### [Work to be completed]
Each line containing the word "groups" must be reported.

* * *

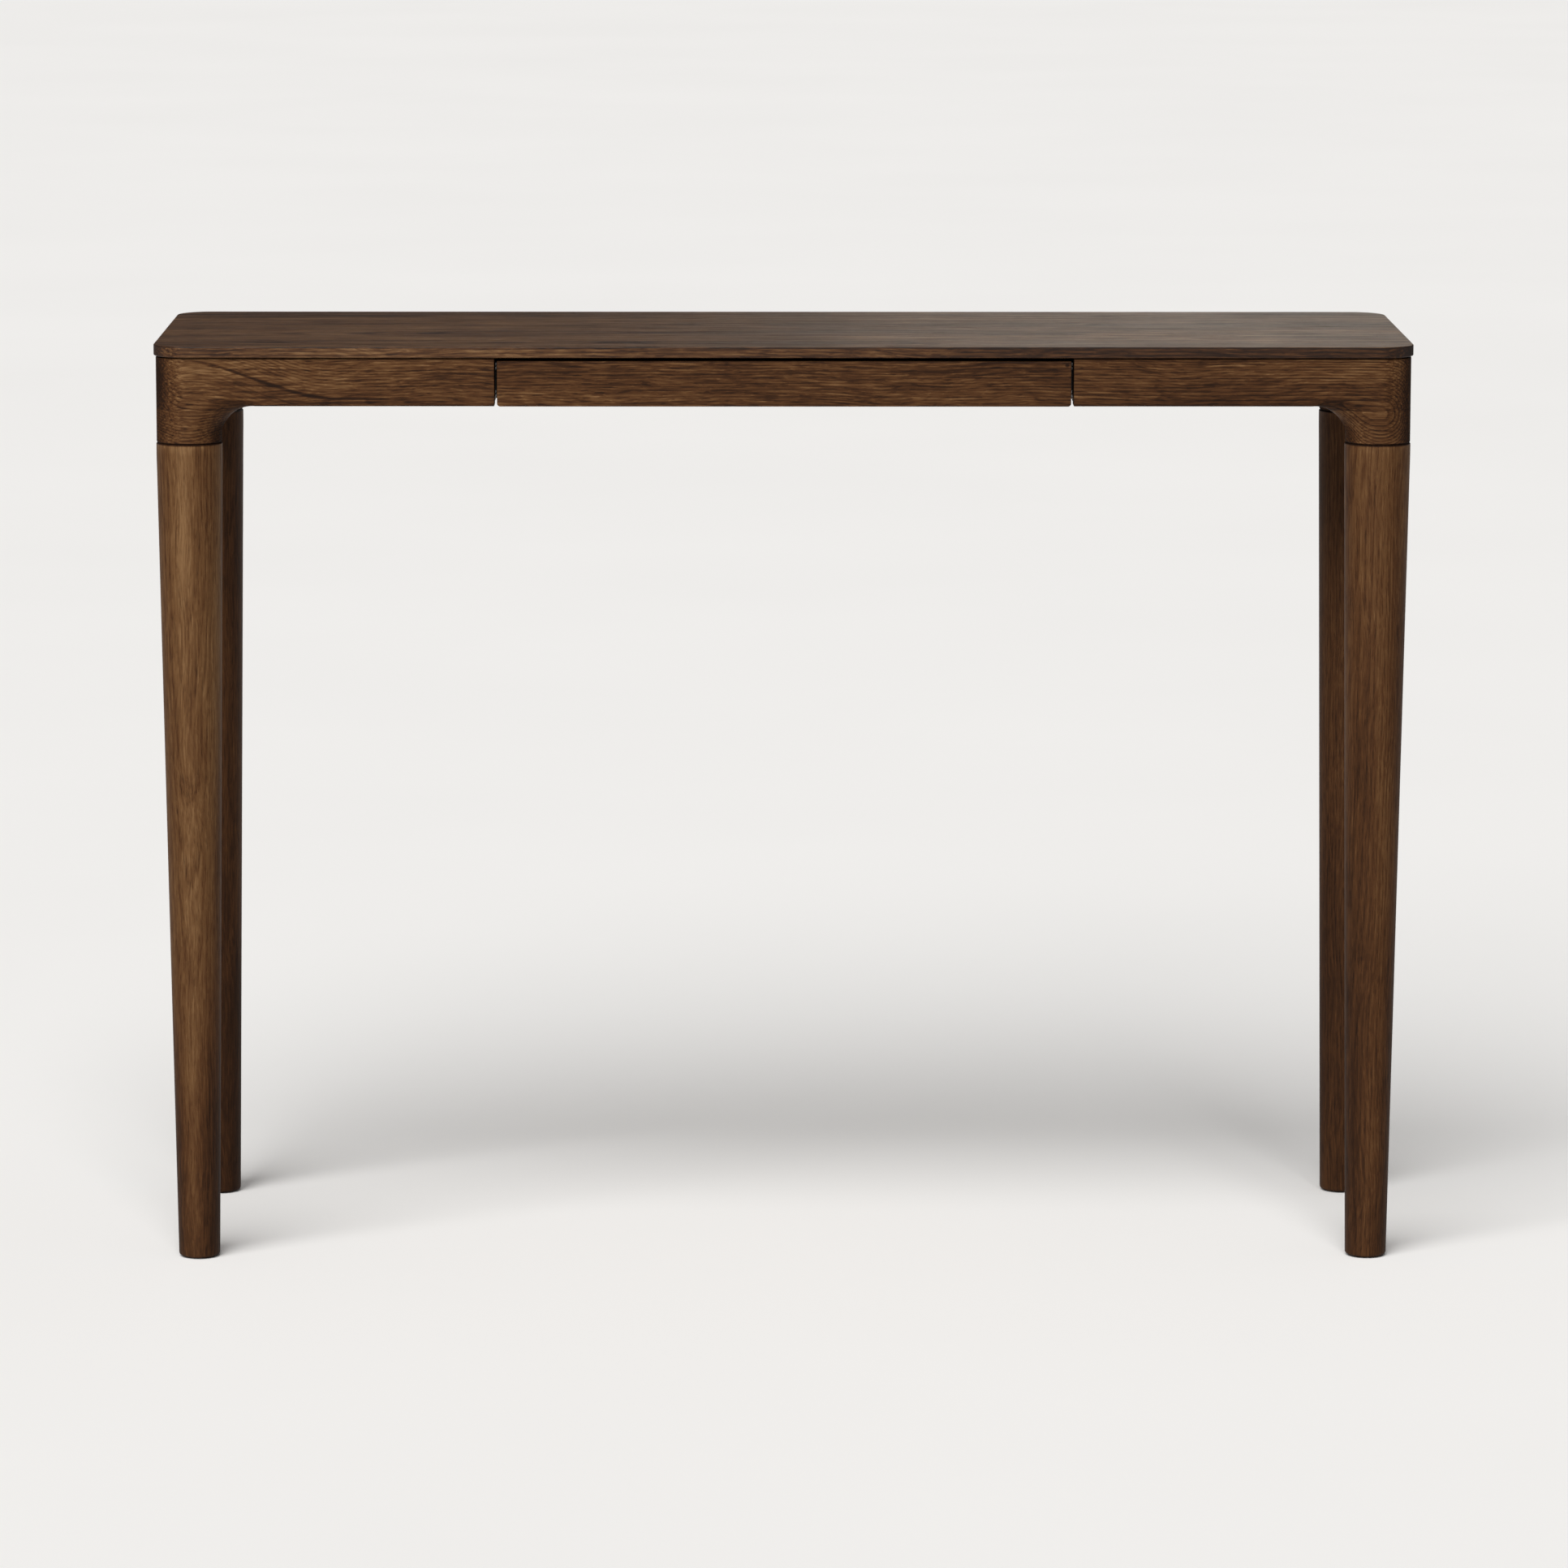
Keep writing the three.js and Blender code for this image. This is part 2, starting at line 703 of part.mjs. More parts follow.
function drawerFront() {
  const halfWidth = openingHalf - drawerGapSide;
  const top = topUnderside - drawerGapTop;
  const r = drawerFrontCornerRadius;
  const face = [
    [-halfWidth, top],
    ...arc(r - halfWidth, railBottom + r, r, Math.PI, 1.5 * Math.PI, 4),
    ...arc(halfWidth - r, railBottom + r, r, 1.5 * Math.PI, 2 * Math.PI, 4),
    [halfWidth, top],
  ];
  const board = extrudedAlongY(face, drawerFrontFace, drawerFrontThickness);
  const back = drawerFrontFace + drawerFrontThickness;
  const cove = rod(coveRadius, openingWidth, [-openingHalf, back, railBottom], "x", coveSegments);
  const screwDepth = frontScrew.length - boxWallThickness;
  const screwHoles = frontScrewPlaces.map((x) =>
    shankHole(frontScrew, screwDepth + 1, [x, back - screwDepth, slideMiddleZ], "y"),
  );
  return cut(board, [cove, ...screwHoles]);
}

// The groove round the inside of the box that holds the bottom panel.
function panelGroove() {
  const reachX = wallInner + grooveDepth;
  return block(
    [-reachX, boxFront + boxWallThickness - grooveDepth, panelBottom - fit],
    [reachX, boxBack - boxWallThickness + grooveDepth, panelBottom + panelThickness + fit],
  );
}

function boxSide() {
  const board = block([-boxHalfWidth, boxFront, boxBottom], [-wallInner, boxBack, boxTop]);
  const pilotDepth = slideScrew.length - fit;
  const pilots = slideScrewY.map((y) =>
    shankHole(slideScrew, pilotDepth + 1, [-boxHalfWidth - 1, y, slideMiddleZ], "x"),
  );
  return cut(board, [panelGroove(), ...pilots]);
}

// A cross wall of the box, between the two sides.
function boxWall(front) {
  const board = block(
    [fit - wallInner, front, boxBottom],
    [wallInner - fit, front + boxWallThickness, boxTop],
  );
  return board.subtract(panelGroove());
}

function boxFrontWall() {
  const holes = frontScrewPlaces.map((x) =>
    shankHole(frontScrew, boxWallThickness + 2, [x, boxFront - 1, slideMiddleZ], "y"),
  );
  return cut(boxWall(boxFront), holes);
}

function bottomPanel() {
  const reachX = wallInner + grooveDepth - fit;
  return block(
    [-reachX, boxFront + boxWallThickness - grooveDepth + fit, panelBottom],
    [reachX, boxBack - boxWallThickness + grooveDepth - fit, panelBottom + panelThickness],
  );
}

addPiece("drawer_front", drawerFront(), railWood);
addPiece("drawer_box_front", boxFrontWall(), boxWood);
addPiece("drawer_box_back", boxWall(boxBack - boxWallThickness), boxWood);
addPiece("drawer_bottom", bottomPanel(), boxWood);
for (const { name, sign } of sides) {
  addPiece(`drawer_side_${name}`, boxSide(), boxWood).scale.setX(-sign);
  const fixing = addPiece(`drawer_front_screw_${name}`, screw(frontScrew), zincSteel);
  fixing.position.set(sign * frontScrewX, frontScrewSeat, slideMiddleZ);
  fixing.rotation.x = Math.PI / 2;
}

export default table;
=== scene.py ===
# A console table in dark stained oak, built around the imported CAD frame. Every CAD node is
# replaced by a finer mesh of the same size, and every piece has a procedural material.
# Lengths are in metres. +Z is up, +X is to the right and -Y is the front.

import json
import math

import bmesh
import bpy
from mathutils import Matrix, Vector

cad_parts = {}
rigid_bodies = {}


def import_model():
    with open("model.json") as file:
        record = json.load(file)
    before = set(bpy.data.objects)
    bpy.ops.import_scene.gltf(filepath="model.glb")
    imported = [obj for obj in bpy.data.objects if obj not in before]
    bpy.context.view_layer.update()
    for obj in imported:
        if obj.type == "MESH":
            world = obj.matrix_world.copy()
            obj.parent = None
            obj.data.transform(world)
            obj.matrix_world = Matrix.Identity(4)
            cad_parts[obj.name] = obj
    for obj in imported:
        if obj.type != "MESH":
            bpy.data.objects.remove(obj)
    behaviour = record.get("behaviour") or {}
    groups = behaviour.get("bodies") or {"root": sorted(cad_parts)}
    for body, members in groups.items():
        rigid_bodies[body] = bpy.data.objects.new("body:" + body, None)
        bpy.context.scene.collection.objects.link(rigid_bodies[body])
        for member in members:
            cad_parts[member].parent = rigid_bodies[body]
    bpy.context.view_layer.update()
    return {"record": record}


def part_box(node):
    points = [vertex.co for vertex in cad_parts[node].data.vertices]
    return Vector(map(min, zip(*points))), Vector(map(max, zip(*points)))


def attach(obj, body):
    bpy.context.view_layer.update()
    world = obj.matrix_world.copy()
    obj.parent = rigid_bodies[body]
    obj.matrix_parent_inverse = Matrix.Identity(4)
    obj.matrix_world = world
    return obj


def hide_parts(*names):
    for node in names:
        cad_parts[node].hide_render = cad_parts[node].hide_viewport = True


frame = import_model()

MM = 0.001

# ---- dimensions from the frame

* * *

### [Problem solution]
    groups = behaviour.get("bodies") or {"root": sorted(cad_parts)}
    for body, members in groups.items():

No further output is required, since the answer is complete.